* **RECORDED DATA**:
=-=-=-=-=

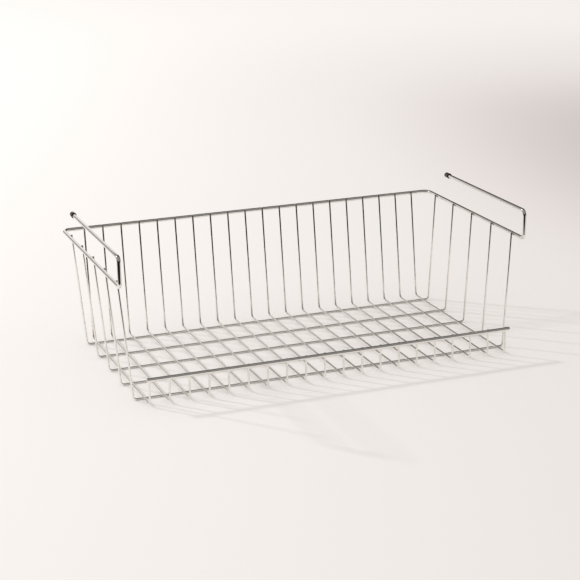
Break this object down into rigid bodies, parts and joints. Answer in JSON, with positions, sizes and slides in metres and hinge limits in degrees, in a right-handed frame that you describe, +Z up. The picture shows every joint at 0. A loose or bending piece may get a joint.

=-=-=-=-=

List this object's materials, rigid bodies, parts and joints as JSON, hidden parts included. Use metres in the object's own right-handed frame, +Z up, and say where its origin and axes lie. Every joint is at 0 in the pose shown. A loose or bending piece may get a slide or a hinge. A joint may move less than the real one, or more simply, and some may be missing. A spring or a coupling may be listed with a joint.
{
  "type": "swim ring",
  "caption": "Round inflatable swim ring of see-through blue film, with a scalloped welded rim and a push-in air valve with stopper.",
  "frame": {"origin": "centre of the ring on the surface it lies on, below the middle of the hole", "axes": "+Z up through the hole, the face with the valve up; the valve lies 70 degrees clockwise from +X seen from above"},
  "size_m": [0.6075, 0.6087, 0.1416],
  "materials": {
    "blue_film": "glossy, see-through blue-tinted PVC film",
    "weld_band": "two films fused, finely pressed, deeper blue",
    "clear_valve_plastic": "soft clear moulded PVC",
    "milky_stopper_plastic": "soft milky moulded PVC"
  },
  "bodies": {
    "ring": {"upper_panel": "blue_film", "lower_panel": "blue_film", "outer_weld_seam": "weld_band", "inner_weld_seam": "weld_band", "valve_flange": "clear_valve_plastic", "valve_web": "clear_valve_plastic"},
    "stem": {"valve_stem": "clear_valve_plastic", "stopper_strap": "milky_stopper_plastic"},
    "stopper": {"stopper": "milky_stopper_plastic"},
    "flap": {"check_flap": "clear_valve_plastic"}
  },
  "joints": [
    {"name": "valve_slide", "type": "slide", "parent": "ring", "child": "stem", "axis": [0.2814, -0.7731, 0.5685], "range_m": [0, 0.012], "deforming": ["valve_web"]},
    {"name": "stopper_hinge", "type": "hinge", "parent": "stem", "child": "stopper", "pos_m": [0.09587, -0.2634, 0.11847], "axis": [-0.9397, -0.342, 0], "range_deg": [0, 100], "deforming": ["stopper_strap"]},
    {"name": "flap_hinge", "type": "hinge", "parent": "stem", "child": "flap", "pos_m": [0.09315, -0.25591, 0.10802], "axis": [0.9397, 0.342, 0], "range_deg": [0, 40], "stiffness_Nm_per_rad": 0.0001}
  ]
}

=-=-=-=-=

* **THE EXERCISE**: Lines of the material that contain the word "rigid" are to be gathered.

* **RESPONSE**:
Break this object down into rigid bodies, parts and joints. Answer in JSON, with positions, sizes and slides in metres and hinge limits in degrees, in a right-handed frame that you describe, +Z up. The picture shows every joint at 0. A loose or bending piece may get a joint.
List this object's materials, rigid bodies, parts and joints as JSON, hidden parts included. Use metres in the object's own right-handed frame, +Z up, and say where its origin and axes lie. Every joint is at 0 in the pose shown. A loose or bending piece may get a slide or a hinge. A joint may move less than the real one, or more simply, and some may be missing. A spring or a coupling may be listed with a joint.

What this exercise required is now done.